The state’s highest court said yes … up to a point.

“This is a very unique circumstance because of Camden’s regionalization of the police force and other statutes that pertain only to the city of Camden and not to other municipalities,” said Michael Cerra, assistance executive director of the New Jersey State League of Municipalities, a member organization for local government officials.

The state Supreme Court ruled that the rights of Camden citizens according to the Faulkner Act eclipsed the powers of the local government laid out in several laws designed to help the distressed city, including the Municipal Rehabilitation and Economic Recovery Act.

“It’s really hard to take this case and apply it to anywhere else,” said Cerra.

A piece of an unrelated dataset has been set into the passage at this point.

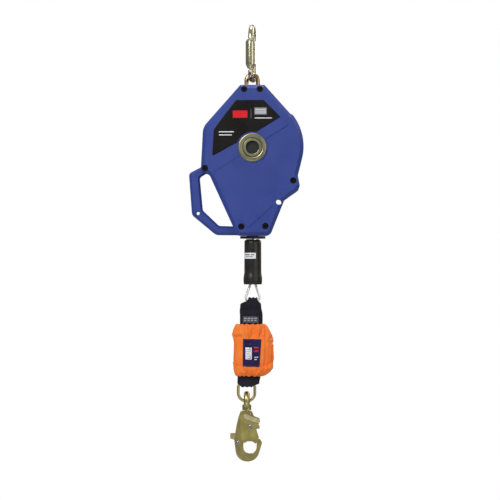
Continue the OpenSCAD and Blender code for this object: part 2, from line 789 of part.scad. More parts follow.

The Justices further ruled that the ordinance could not proceed now since it would be out of date given the city’s full transition to a countywide force, but said the petitioners could start the process over.

According to attorney John Eastlack, who represented Mayor Redd in the case, the ruling will not curtail the city government’s legislative power.

“The mayor and council have the full powers that they have under the Faulkner Act to propose legislation [and] to enact legislation. And this ruling doesn’t do anything that would in any way diminish that,” he said.

“But it also reaffirms the power that the citizenry has to propose legislation.”

That point was echoed by the petitioners’ attorney, Anthony Valenti, who said the ruling was a win for all New Jersey residents.

“It solidifies their rights in Faulkner Act municipalities … or for that matter any form of government that has initiatives and referendum rights,” he said.

New Jersey has about 130 municipalities that operate under the forms of government laid out in the Faulkner Act, also known as the Optional Municipal Charter Law.

Although that’s only 20 percent of the New Jersey’s 565 municipalities, it includes more than 40 percent of the state’s population, according to an estimate by Cerra at the League of Municipalities.

Faulkner Act cities other than Camden include some of the state’s largest cities such as Newark, Paterson, and Jersey City, as well as many municipalities in South Jersey including Cherry Hill, Atlantic City, and Vineland.